Bill Towers

Personal information
- Full name: William Harry Towers
- Date of birth: 13 July 1920
- Place of birth: Leicester, England
- Date of death: 2000 (aged 79–80)
- Position: Midfielder

Senior career*
- Years: Team / Apps / (Gls)
- 1946–1947: Leicester City / 4 / (0)
- 1947–1956: Torquay United / 274 / (0)

= Bill Towers (footballer) =

English footballer

William Harry Towers (13 July 1920 – April 2000) was an English professional footballer. He was born in Leicester.
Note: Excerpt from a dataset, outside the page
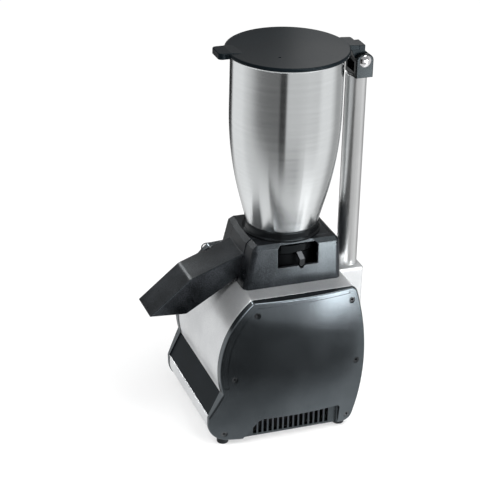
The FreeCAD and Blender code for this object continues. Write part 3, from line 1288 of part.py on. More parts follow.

Towers signed for Leicester City from local side Bentley Eng. in January 1945, making 4 league appearances in the first post-war Football League season. He was signed by Jack Butler for Torquay United in October 1946 and went on to make 292 first team games (274 in the league), all of which came at either wing-half or right-back. Before retiring in 1955, Towers played under 5 managers at Plainmoor and played in the Gulls' 1954–55 run in the FA Cup in which the Gulls beat Leeds United before losing 1–0 at home to Huddersfield Town in front of the biggest crowd ever seen at Plainmoor.

After retiring as a player, Towers moved into adult education and eventually taught inmates at Parkhurst Prison on the Isle of Wight.

Towers died in April 2000 at the age of 79.